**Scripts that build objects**

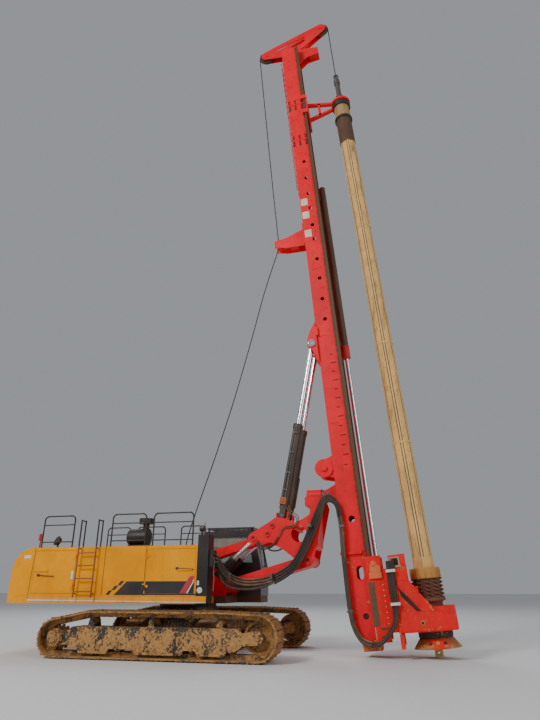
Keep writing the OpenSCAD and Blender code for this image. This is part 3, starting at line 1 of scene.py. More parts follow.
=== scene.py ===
import json
import math
import bmesh
import bpy
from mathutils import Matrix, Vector


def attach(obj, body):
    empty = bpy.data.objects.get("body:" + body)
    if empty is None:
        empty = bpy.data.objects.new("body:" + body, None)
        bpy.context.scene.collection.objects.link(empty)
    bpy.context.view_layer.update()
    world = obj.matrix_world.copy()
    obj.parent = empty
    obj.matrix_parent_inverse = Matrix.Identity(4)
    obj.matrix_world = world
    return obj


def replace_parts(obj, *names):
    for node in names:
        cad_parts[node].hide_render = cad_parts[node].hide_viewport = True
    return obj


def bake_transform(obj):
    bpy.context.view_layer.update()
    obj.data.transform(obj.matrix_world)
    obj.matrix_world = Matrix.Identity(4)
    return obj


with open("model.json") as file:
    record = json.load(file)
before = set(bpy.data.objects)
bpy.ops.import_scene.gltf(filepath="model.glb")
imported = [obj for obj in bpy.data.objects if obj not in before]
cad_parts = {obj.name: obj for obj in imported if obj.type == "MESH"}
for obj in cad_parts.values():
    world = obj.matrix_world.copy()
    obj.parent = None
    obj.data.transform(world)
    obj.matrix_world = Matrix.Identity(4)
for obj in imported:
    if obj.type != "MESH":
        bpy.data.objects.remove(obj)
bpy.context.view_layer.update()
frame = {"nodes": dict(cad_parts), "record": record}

# Camera: it stands on the ground a little behind the drive, on the machine's right side, and
# looks up along the mast. Places on the machine are counted from its slew axis, a record's joint.
joints = {joint["name"]: joint for joint in frame["record"]["behaviour"]["joints"]}
slew_x = joints["slew"]["pos_m"][0]


def at(x, y, z):
    """A point counted from the slew axis."""
    return Vector((x + slew_x, y, z))


PHOTO_HEIGHT, FOCAL_PIXELS = 720, 541
EYE_TILT, EYE_PAN = 22.94, 13.4
SENSOR = 24
eye_data = bpy.data.cameras.new("photo_eye")
eye_data.sensor_fit = "VERTICAL"
eye_data.sensor_height = SENSOR
eye_data.lens = SENSOR * FOCAL_PIXELS / PHOTO_HEIGHT
eye_data.clip_end = 500
eye = bpy.data.objects.new("photo_eye", eye_data)
eye.location = at(6.2, -15.95, 1.6)
eye.rotation_euler = (math.radians(90 + EYE_TILT), 0, math.radians(EYE_PAN))
bpy.context.scene.collection.objects.link(eye)
bpy.context.scene.camera = eye

# Track frames and car body: welded plate, sprayed black, caked with dried mud to the axles.
# The finish helpers are first needed here, so every later paint is mixed by them.


def feed(tree, socket, value):
    """Links another node's output to an input, or sets the input to a value."""
    if isinstance(value, bpy.types.NodeSocket):
        tree.links.new(value, socket)
    else:
        socket.default_value = value


def add_node(tree, kind, inputs=None, **settings):
    """A shader node with its settings, and its inputs as values or other nodes' outputs."""
    node = tree.nodes.new("ShaderNode" + kind)
    for key, value in settings.items():
        setattr(node, key, value)
    for key, value in (inputs or {}).items():
        feed(tree, node.inputs[key], value)
    return node


def mixed(tree, share, low, high):
    """A colour between two, by a share from 0 to 1."""
    node = add_node(tree, "Mix", {0: share}, data_type="RGBA")
    for key, colour in ((6, low), (7, high)):
        feed(tree, node.inputs[key], (*colour, 1.0) if isinstance(colour, tuple) else colour)
    return node.outputs[2]


def ramp(tree, value, low, high, start=0.0, end=1.0):
    """A share that runs from start to end while the value runs from low to high."""
    node = add_node(tree, "MapRange", {
        "Value": value, "From Min": low, "From Max": high, "To Min": start, "To Max": end}, clamp=True)
    return node.outputs[0]


def spots(tree, place, size, low, high, detail=6, stretch=(1, 1, 1)):
    """Cloudy patches of about one size in metres, from 0 under low to 1 over high."""
    scaled = add_node(tree, "Mapping", {"Vector": place, "Scale": stretch})
    cloud = add_node(tree, "TexNoise", {
        "Vector": scaled.outputs[0], "Scale": 1 / size, "Detail": detail, "Roughness": 0.62})
    return ramp(tree, cloud.outputs[0], low, high)


def sums(tree, operation, *values, clamp=True):
    """Arithmetic on up to three values, kept between 0 and 1 unless clamp is off."""
    node = add_node(tree, "Math", dict(enumerate(values)), operation=operation, use_clamp=clamp)
    return node.outputs[0]


def product(tree, *values):
    """Two shares multiplied."""
    return sums(tree, "MULTIPLY", *values)


def reach(tree, place, axis):
    """How far a place lies along an axis."""
    return add_node(tree, "VectorMath", {0: place, 1: axis}, operation="DOT_PRODUCT").outputs["Value"]


def edges(tree, width):
    """1 along sharp edges within a width in metres, 0 on flat faces."""
    soft = add_node(tree, "Bevel", {"Radius": width}, samples=4)
    flat = add_node(tree, "NewGeometry")
    return ramp(tree, reach(tree, soft.outputs[0], flat.outputs["Normal"]), 0.995, 0.9)


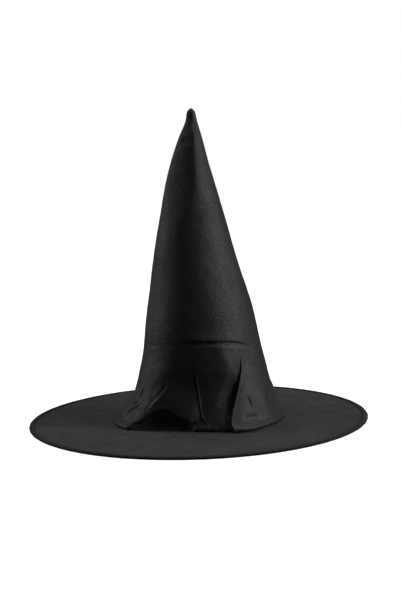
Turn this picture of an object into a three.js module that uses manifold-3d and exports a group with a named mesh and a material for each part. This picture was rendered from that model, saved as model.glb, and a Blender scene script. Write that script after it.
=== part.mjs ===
// A black cloth witch hat: a soft one-panel crown on a flat brim that a spring wire hoop holds open.
// Millimetres, +Z up. The origin is on the table, under the brim's middle, and the wearer looks along -Y.
import * as THREE from "three";
import { mergeVertices } from "three/addons/utils/BufferGeometryUtils.js";
import Module from "manifold-3d";

const wasm = await Module();
wasm.setup();

// Driving dimensions
const brimRadius = 190;
const hatHeight = 350;
const openingRadius = 94; // the head opening before its front slumps in: 590 mm round
const segments = 60; // facets round every ring

// Cloth layers. Sewn layers touch on the real hat, and stand this far apart here.
const gap = 0.2;
const crownCloth = 0.9;
const brimCloth = 0.5;
const bindingTape = 0.5;
const bindingHeight = 3.4; // the rolled edge, from the table to its top
const bindingWidth = 7;
const threadThickness = 0.4;
const clothInset = 4.6; // from the hat's edge to the brim cloths' edge, with the wire between them

// Heights
const underCloth = bindingTape + gap;
const interlining = underCloth + brimCloth + gap;
const topCloth = interlining + brimCloth + gap;
const crownBase = topCloth + brimCloth + gap;
const foldHeight = 100; // where the crown has been folded over for packing
const bendLength = 42; // the cloth above the fold that gives when the crown nods

// The crown's half width and how far it leans to +X, at heights from the table
const crownLine = {
  heights: [
    crownBase, 9, 15, 23, 34, 48, 62, 82, 102, 122, 143, 170, 197, 230, 264, 290, 317, 336, 346, hatHeight,
  ],
  halfWidths: [
    openingRadius, 90.5, 87, 83.5, 78.5, 74.5, 70.6, 66.3, 63.2, 59.7,
    55.2, 49.6, 43.8, 36.2, 27.8, 20.9, 12.9, 5.8, 3.2, 1.2,
  ],
  leans: [0, 1.5, 3, 4.7, 6.5, 7, 7.3, 7.4, 6.8, 6.1, 5.1, 3.2, 1.7, 0.8, 0.1, 0.2, 2, 3.7, 3.7, 3.8],
};
const widthAt = interpolated(crownLine.halfWidths);
const leanAt = interpolated(crownLine.leans);

// The front of the head opening has slumped in to a nearly straight chord.
const slump = {
  distance: 70, // from the origin to the chord
  azimuth: THREE.MathUtils.degToRad(-13.7), // the way the chord faces, from -Y towards +X
  rounding: 12, // where the chord meets the round of the opening
  top: 95, // the slump has gone by this height
};

const black = { color: 0x1a1a1c, roughness: 0.75, metalness: 0 };
const materials = {
  crown: new THREE.MeshStandardMaterial(black),
  brim: new THREE.MeshStandardMaterial(black),
  binding: new THREE.MeshStandardMaterial({ color: 0x0f0f10, roughness: 0.6, metalness: 0 }),
  interlining: new THREE.MeshStandardMaterial({ color: 0x2b2b2c, roughness: 0.95, metalness: 0 }),
  ribbon: new THREE.MeshStandardMaterial({ color: 0x141416, roughness: 0.5, metalness: 0 }),
  thread: new THREE.MeshStandardMaterial({ color: 0x17171a, roughness: 0.45, metalness: 0 }),
  label: new THREE.MeshStandardMaterial({ color: 0xd8d6d0, roughness: 0.6, metalness: 0 }),
  steel: new THREE.MeshStandardMaterial({ color: 0x8d8f93, roughness: 0.35, metalness: 1 }),
};

function interpolated(values) {
  const line = new THREE.LinearInterpolant(crownLine.heights, values, 1);
  return (height) => line.evaluate(Math.max(height, crownBase))[0];
}

// How far the slump pulls the cloth in at an azimuth from -Y towards +X.
function slumpDepth(azimuth) {
  const turn = Math.cos(azimuth - slump.azimuth);
  if (turn < 0.15) return 0;
  const chord = slump.distance / turn;
  const near = Math.max(slump.rounding - Math.abs(openingRadius - chord), 0);
  return openingRadius - Math.min(openingRadius, chord) + near ** 2 / (4 * slump.rounding);
}

function slumpShare(height) {
  return 1 - THREE.MathUtils.smoothstep(height, crownBase, slump.top);
}

// Stands a lathed shape up along +Z, then leans it and slumps its front.
// share says how much of the slump a point takes.
function shaped(profile, share, lean = leanAt) {
  const geometry = new THREE.LatheGeometry(profile, segments).rotateX(Math.PI / 2);
  const place = geometry.getAttribute("position");
  for (let i = 0; i < place.count; i++) {
    const [x, y, z] = [place.getX(i), place.getY(i), place.getZ(i)];
    const azimuth = Math.atan2(x, -y);
    const radius = Math.hypot(x, y);
    const slumped = radius - Math.min(radius, slumpDepth(azimuth) * share(radius, z));
    place.setXY(i, slumped * Math.sin(azimuth) + lean(z), -slumped * Math.cos(azimuth));
  }
  return geometry;
}

function closedProfile(points) {
  return [...points, points[0]].map(([radius, height]) => new THREE.Vector2(radius, height));
}

function heightsBetween(from, to) {
  return [from, ...crownLine.heights.filter((z) => z > from && z < to), to];
}

// A band that follows the crown between two heights, from one depth inside the crown's face to another.
function crownBand(outer, inner, from, to) {
  const heights = heightsBetween(from, to);
  const up = heights.map((z) => [widthAt(z) - outer, z]);
  const down = heights.map((z) => [widthAt(z) - inner, z]).reverse();
  return shaped(closedProfile([...up, ...down]), (radius, z) => slumpShare(z));
}

// A flat ring of brim cloth, whose inner edge follows the head opening.
function brimRing(bottom) {
  const inner = openingRadius - crownCloth;
  const outer = brimRadius - clothInset;
  const top = bottom + brimCloth;
  const profile = closedProfile([
    [outer, bottom],
    [outer, top],
    [inner, top],
    [inner, bottom],
  ]);
  return shaped(profile, (radius) => (radius < openingRadius ? 1 : 0), () => 0);
}

// The upper crown runs to a blunt point, where its turned seam allowances bunch up.
function crownPoint(from) {
  const bluntInside = 5;
  const heights = heightsBetween(from, hatHeight);
  const outside = heights.map((z) => new THREE.Vector2(widthAt(z), z));
  const inside = heights
    .filter((z) => z < hatHeight - bluntInside)
    .map((z) => new THREE.Vector2(Math.max(widthAt(z) - crownCloth, 0.8), z))
    .reverse();
  const profile = [
    new THREE.Vector2(0, hatHeight - bluntInside),
    ...inside,
    ...outside,
    new THREE.Vector2(0, hatHeight + 0.4),
  ];
  return shaped(profile, (radius, z) => slumpShare(z));
}

function edgeBinding() {
  const inner = brimRadius - bindingWidth;
  const roll = 1.1;
  return shaped(
    closedProfile([
      [inner, 0],
      [brimRadius - roll, 0],
      [brimRadius, roll],
      [brimRadius, bindingHeight - roll],
      [brimRadius - roll, bindingHeight],
      [inner, bindingHeight],
      [inner, bindingHeight - bindingTape],
      [brimRadius - bindingTape, bindingHeight - bindingTape],
      [brimRadius - bindingTape, bindingTape],
      [inner, bindingTape],
    ]),
    () => 0,
    () => 0,
  );
}

// The hoop in the brim's edge. Its ends meet in the ferrule, at the back.
const wire = { radius: 0.45, hoopRadius: brimRadius - 2.6, height: bindingHeight / 2, endGap: 1.2 };
const ferrule = { length: 8, bore: wire.radius + 0.35, wall: 0.25, segments: 16 };

function brimWire() {
  const half = wire.endGap / 2 / wire.hoopRadius;
  const hoop = new THREE.Curve();
  hoop.getPoint = (t, target = new THREE.Vector3()) => {
    const turn = Math.PI / 2 + half + t * 2 * (Math.PI - half);
    return target.set(wire.hoopRadius * Math.cos(turn), wire.hoopRadius * Math.sin(turn), wire.height);
  };
  const section = new THREE.Shape().absarc(0, 0, wire.radius, 0, 2 * Math.PI);
  return new THREE.ExtrudeGeometry(section, {
    steps: segments,
    curveSegments: 4,
    bevelEnabled: false,
    extrudePath: hoop,
  });
}

function wireFerrule() {
  const outside = ferrule.bore + ferrule.wall;
  const half = ferrule.length / 2;
  const profile = closedProfile([
    [ferrule.bore, -half],
    [outside, -half],
    [outside, half],
    [ferrule.bore, half],
  ]);
  return new THREE.LatheGeometry(profile, ferrule.segments)
    .rotateZ(Math.PI / 2)
    .translate(0, wire.hoopRadius, wire.height);
}

function bindingThread() {
  const rowRadius = brimRadius - bindingWidth + 1.4;
  const bottom = bindingHeight + gap;
  return shaped(
    closedProfile([
      [rowRadius + threadThickness, bottom],
      [rowRadius + threadThickness, bottom + threadThickness],
      [rowRadius, bottom + threadThickness],
      [rowRadius, bottom],
    ]),
    () => 0,
    () => 0,
  );
}

// Inside the crown: a tape over the head seam, the sweatband over it, its thread and a blank care label.
const tape = { thickness: 0.5, top: 15 };
const band = { thickness: 0.6, top: 27 };
const bandThreadHeight = crownBase + 0.6;
const label = { thickness: 0.5, width: 22, middle: -30, bottom: bandThreadHeight + 1, top: 22 };
const tapeDepth = crownCloth + gap;
const bandDepth = tapeDepth + tape.thickness + gap;
const threadDepth = bandDepth + band.thickness + gap;

function headSeamTape() {
  return crownBand(tapeDepth, tapeDepth + tape.thickness, underCloth, tape.top);
}

function sweatband() {
  return crownBand(bandDepth, bandDepth + band.thickness, underCloth, band.top);
}

function sweatbandThread() {
  const top = bandThreadHeight + threadThickness;
  return crownBand(threadDepth, threadDepth + threadThickness, bandThreadHeight, top);
}

function careLabel() {
  const sheet = solid(crownBand(threadDepth, threadDepth + label.thickness, label.bottom, label.top));
  const block = new THREE.BoxGeometry(label.width, openingRadius, 2 * label.top);
  return geometryOf(sheet.intersect(solid(block.translate(label.middle, openingRadius, label.top))));
}

function solid(geometry) {
  const bare = geometry.clone();
  bare.deleteAttribute("normal");
  bare.deleteAttribute("uv");
  const merged = mergeVertices(bare, 1e-4);
  const vertProperties = merged.getAttribute("position").array;
  return new wasm.Manifold(new wasm.Mesh({ numProp: 3, vertProperties, triVerts: merged.index.array }));
}

function geometryOf(made) {
  const mesh = made.getMesh();
  const geometry = new THREE.BufferGeometry();
  geometry.setAttribute("position", new THREE.BufferAttribute(mesh.vertProperties, mesh.numProp));
  geometry.setIndex(new THREE.BufferAttribute(mesh.triVerts, 1));
  return geometry;
}

const hat = new THREE.Group();

function add(name, material, geometry) {
  const mesh = new THREE.Mesh(geometry, material);
  mesh.name = name;
  hat.add(mesh);
}

const bendTop = foldHeight + bendLength;
add("crown_lower", materials.crown, crownBand(0, crownCloth, crownBase, foldHeight));
add("crown_bend", materials.crown, crownBand(0, crownCloth, foldHeight + gap, bendTop - gap));
add("crown_upper", materials.crown, crownPoint(bendTop));
add("brim_top", materials.brim, brimRing(topCloth));
add("brim_interlining", materials.interlining, brimRing(interlining));
add("brim_under", materials.brim, brimRing(underCloth));
add("edge_binding", materials.binding, edgeBinding());
add("binding_thread", materials.thread, bindingThread());
add("brim_wire", materials.steel, brimWire());
add("wire_ferrule", materials.steel, wireFerrule());
add("head_seam_tape", materials.ribbon, headSeamTape());
add("sweatband", materials.ribbon, sweatband());
add("sweatband_thread", materials.thread, sweatbandThread());
add("care_label", materials.label, careLabel());

export default hat;
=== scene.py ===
# The looks of a black cloth witch hat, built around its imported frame.
# Lengths in the settings are millimetres and angles are degrees.
import math

import bpy
import numpy as np
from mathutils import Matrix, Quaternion, Vector


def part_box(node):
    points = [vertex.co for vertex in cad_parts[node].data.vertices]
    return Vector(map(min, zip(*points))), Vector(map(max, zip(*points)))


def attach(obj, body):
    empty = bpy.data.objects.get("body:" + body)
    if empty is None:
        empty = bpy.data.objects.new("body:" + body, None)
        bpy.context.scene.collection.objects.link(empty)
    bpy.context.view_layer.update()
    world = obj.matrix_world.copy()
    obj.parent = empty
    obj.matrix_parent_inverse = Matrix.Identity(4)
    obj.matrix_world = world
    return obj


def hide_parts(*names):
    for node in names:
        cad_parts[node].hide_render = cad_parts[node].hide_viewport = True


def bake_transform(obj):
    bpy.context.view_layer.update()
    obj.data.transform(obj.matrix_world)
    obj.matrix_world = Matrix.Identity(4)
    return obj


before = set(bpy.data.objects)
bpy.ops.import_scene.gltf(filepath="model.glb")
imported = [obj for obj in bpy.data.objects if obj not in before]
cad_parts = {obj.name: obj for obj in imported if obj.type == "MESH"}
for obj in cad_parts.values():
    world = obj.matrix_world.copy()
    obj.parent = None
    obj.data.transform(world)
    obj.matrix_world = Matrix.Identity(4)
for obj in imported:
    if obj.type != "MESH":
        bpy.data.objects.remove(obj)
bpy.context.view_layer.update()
bpy.ops.object.select_all(action="DESELECT")

mm = 0.001
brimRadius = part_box("edge_binding")[1].x / mm
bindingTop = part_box("edge_binding")[1].z / mm
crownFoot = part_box("brim_top")[1].z / mm
print("frame loaded:", len(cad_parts), "nodes")

view = {
    "distance": 1800,
    "elevation": 8.1,
    "roll": -2.03,
    "lens": 96.7,
    "sensor": 36,
    "aim": (6.9, 0, 135.9),
}


def makeCamera():
    bpy.ops.object.camera_add()
    camera = bpy.context.object
    camera.name = "camera"
    camera.data.lens = view["lens"]
    camera.data.sensor_width = view["sensor"]
    rise = math.radians(view["elevation"])
    back = Vector((0, -math.cos(rise), math.sin(rise)))
    camera.location = (Vector(view["aim"]) + back * view["distance"]) * mm
    camera.rotation_mode = "QUATERNION"
    turned = Quaternion((0, 0, 1), math.radians(view["roll"]))
    camera.rotation_quaternion = (-back).to_track_quat("-Z", "Y") @ turned
    camera.data.clip_start = 0.01
    camera.data.clip_end = 100
    bpy.context.scene.camera = camera


# Each light: where it stands, its width and height, its watts
studio = {
    "rightLight": {"place": (1660, -420, 750), "size": (1500, 1700), "watts": 26},
    "leftLight": {"place": (-1740, 520, 650), "size": (1300, 1500), "watts": 10.3},
    "frontLight": {"place": (-600, -1900, 420), "size": (1500, 1200), "watts": 1.1},
    "topLight": {"place": (100, 500, 1900), "size": (1600, 1200), "watts": 19},
}
lightsAim = Vector((0, 0, 130 * mm))
stage = {"floorSize": 12000, "white": 0.5, "glow": 1.0}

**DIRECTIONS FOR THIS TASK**
Using the entries above, quote each line verbatim from the first through the line that contains "return Vector((x + slew_x, y, z))".

**REPLY**
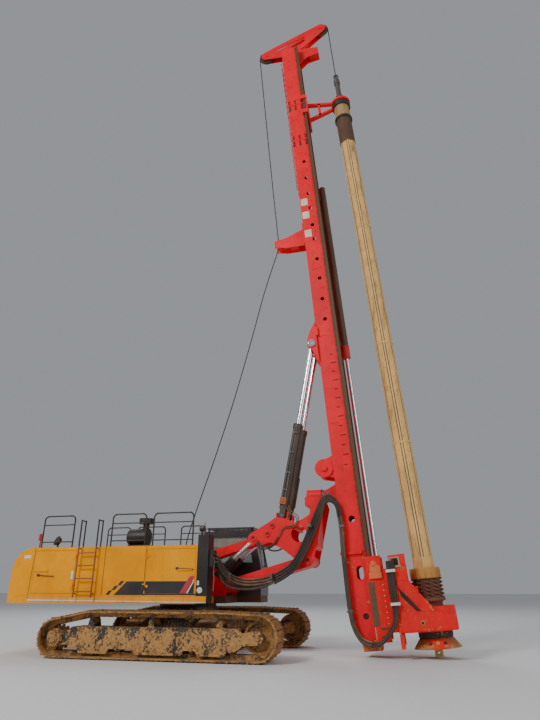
Keep writing the OpenSCAD and Blender code for this image. This is part 3, starting at line 1 of scene.py. More parts follow.
=== scene.py ===
import json
import math
import bmesh
import bpy
from mathutils import Matrix, Vector


def attach(obj, body):
    empty = bpy.data.objects.get("body:" + body)
    if empty is None:
        empty = bpy.data.objects.new("body:" + body, None)
        bpy.context.scene.collection.objects.link(empty)
    bpy.context.view_layer.update()
    world = obj.matrix_world.copy()
    obj.parent = empty
    obj.matrix_parent_inverse = Matrix.Identity(4)
    obj.matrix_world = world
    return obj


def replace_parts(obj, *names):
    for node in names:
        cad_parts[node].hide_render = cad_parts[node].hide_viewport = True
    return obj


def bake_transform(obj):
    bpy.context.view_layer.update()
    obj.data.transform(obj.matrix_world)
    obj.matrix_world = Matrix.Identity(4)
    return obj


with open("model.json") as file:
    record = json.load(file)
before = set(bpy.data.objects)
bpy.ops.import_scene.gltf(filepath="model.glb")
imported = [obj for obj in bpy.data.objects if obj not in before]
cad_parts = {obj.name: obj for obj in imported if obj.type == "MESH"}
for obj in cad_parts.values():
    world = obj.matrix_world.copy()
    obj.parent = None
    obj.data.transform(world)
    obj.matrix_world = Matrix.Identity(4)
for obj in imported:
    if obj.type != "MESH":
        bpy.data.objects.remove(obj)
bpy.context.view_layer.update()
frame = {"nodes": dict(cad_parts), "record": record}

# Camera: it stands on the ground a little behind the drive, on the machine's right side, and
# looks up along the mast. Places on the machine are counted from its slew axis, a record's joint.
joints = {joint["name"]: joint for joint in frame["record"]["behaviour"]["joints"]}
slew_x = joints["slew"]["pos_m"][0]


def at(x, y, z):
    """A point counted from the slew axis."""
    return Vector((x + slew_x, y, z))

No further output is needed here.